Methods of carcinogenesis
The biochemical mechanisms of cancer development associated with physical agents is uncertain, and several different theories exist. One theory holds that the physical particles cause irritation in the surrounding tissue, resulting in inflammation. The body’s normal inflammatory response involved proliferation of surrounding cells and infiltration of the tissue with new cells. As the particle remains in place and the normal tissue continues to undergo proliferation, some cells mutate into neoplastic (cancer) cells. This idea is supported by studies showing particles of asbestos and erionite with larger surface area to have a higher risk of cancer; the larger surface area is thought to allow more cells to come into contact with the particle, leading to more inflammation. In animal experiments, prolonged exposure to airborne particles results in accumulation of the particles within the lungs. This theoretically results in chronic inflammation and increased risk of cellular mutation.
Another theory is based on the fact that some physical materials undergo deterioration over time. This suggests that there is some sort of chemical reaction between the physical agent and the surrounding tissue. This chemical reaction may have carcinogenic effects on the cells in the vicinity, allowing them to become neoplastic.
On a molecular levels, the chemical reactions of some carcinogens are known, although incompletely. Ultimately, carcinogens result in damage to DNA within cells. This damage has a number of effects, including prolonged growth and spread of cancer cells throughout the body. One way that DNA can be damaged is by reactive oxygen species (ROS) and reactive nitrogen species (RNS). ROS and RNS are produced by certain chemical reactions, and are capable of physically damaging DNA. A number of studies have shown physical carcinogens, including fibers such as asbestos and metals such as nickel and copper, to produce ROS and RNS within cells.
Some metals, such as nickel and arsenic, are such small particles that they can travel inside cells and directly damage DNA. They can due this by altering the structure or interfering with normal function of the DNA.
Another possible way for physical material to cause cancer is by electrical forces. Surgically implanted metals, such as those used in joint replacement, are very rarely associated with cancer. These cancers may occur due to electrical forces on the surface of the metals causing DNA damage to surrounding tissue.

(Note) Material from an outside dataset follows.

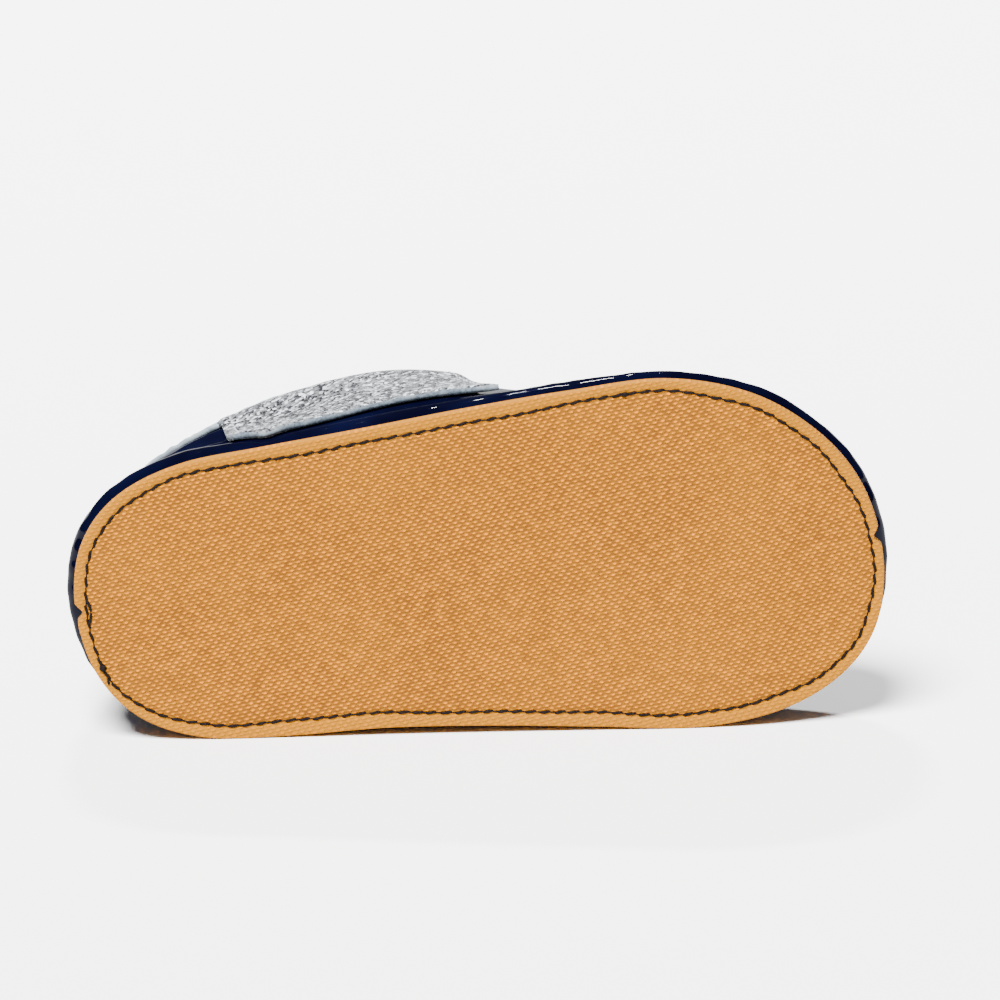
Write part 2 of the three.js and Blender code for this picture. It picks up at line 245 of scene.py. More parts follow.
def run_through(values, place, closed=False):
    """A smooth run through values at equal steps, which closes on itself or goes straight on."""
    values = np.asarray(values, float)
    place = np.asarray(place, float)
    if not closed:
        first, last = 2 * values[0] - values[1], 2 * values[-1] - values[-2]
        values = np.concatenate([[first], values, [last, 2 * last - values[-1]]])
        place = place + 1
    start = np.floor(place).astype(int)
    near = (values[(start + step) % len(values)] for step in (-1, 0, 1, 2))
    return catmull_rom(*near, place - start)


def run_along(values, share):
    """A smooth run through values at a share of its length."""
    return run_through(values, np.clip(share, 0, 1) * (len(values) - 1))


def plan_column(column, turn, mirrored=False):
    """A column of the plan at any angle round the shoe."""
    side = np.asarray(SOLE_SECTIONS[column], float)
    other = side[-2:0:-1] * (-1 if mirrored else 1)
    place = np.asarray(turn) / math.pi * (len(side) - 1)
    return run_through(np.concatenate([side, other]), place, closed=True)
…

Implantable devices may also increase the risk of cancer if they are associated with longstanding infection. Because infection is associated with inflammation, a long-lasting infection may result in cellular proliferation and mutation into cancer.
Many different agents can act as physical carcinogens. Some, such as asbestos, were widespread and are linked to thousands of human cancers. In Eastern Europe, erionite is still prevalent. Other agents, such as metallic or silicone implants, are only loosely linked to human cancers and the risk of cancer development is extremely low or absent.
The method by which physical agents cause cancer is incompletely understood. Inflammation surrounding the foreign body may play a role. Additionally, minute particles of the material may be able to interact directly with cells of the body and damage the genetic material, leading to mutated cells that eventually become cancer.
Physical agents are much more likely to cause cancer in animal models than in humans; the reason for this difference is unknown. For example, silicone implants cause cancer in a number of experimental animal studies, but no such link has been identified in humans.
The International Agency for Research on Cancer (IARC) regularly provides updated lists of known and suspected carcinogens. Laboratory research is continually performed in an effort to identify carcinogens and prevent human exposure.